When Dwight L. Moody was asked why he had organized the school that later became Moody Bible Institute, he said that, besides training students in the knowledge and the use of the Bible and in Gospel music, he wanted to train them in everything that will give them access practically to the souls of people, especially the neglected classes. (Bernard DeRemer, Moody Bible Institute, A Pictorial History, Moody, 1960).

This is in no way an endorsement of the social gospel as we have seen it displayed without a concern for individual salvation. Rather I am pleading for our Christian awareness of the practical day-to-day needs of people as we also share with them what Christ can do. We do this on the mission field, but not in the apartments at our back door.

The city congregation everywhere must carve out new patterns of ministry—in the slums, among the hippies, in the arenas of commerce, in the seclusion of apartment piled on apartment. The church of Jesus Christ must reach behind the walls of steel and concrete to bring the touch of love that can change water to wine!

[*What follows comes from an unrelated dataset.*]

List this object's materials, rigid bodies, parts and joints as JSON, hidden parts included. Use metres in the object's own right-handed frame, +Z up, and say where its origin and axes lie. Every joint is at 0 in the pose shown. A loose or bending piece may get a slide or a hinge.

Our God is still alive! It is in His power alone that we evangelicals can invade the cities of this age. Let us be optimistic about the sovereignty of our God. Let us be perceptive about the tremendous resource that is buried in the city’s people. Together these attitudes can set off an explosion of love that will be the reformation of the late twentieth century.

But we must GO! And we must go humbly, ready to learn as well as to teach, ready—if necessary—to lay down our lives.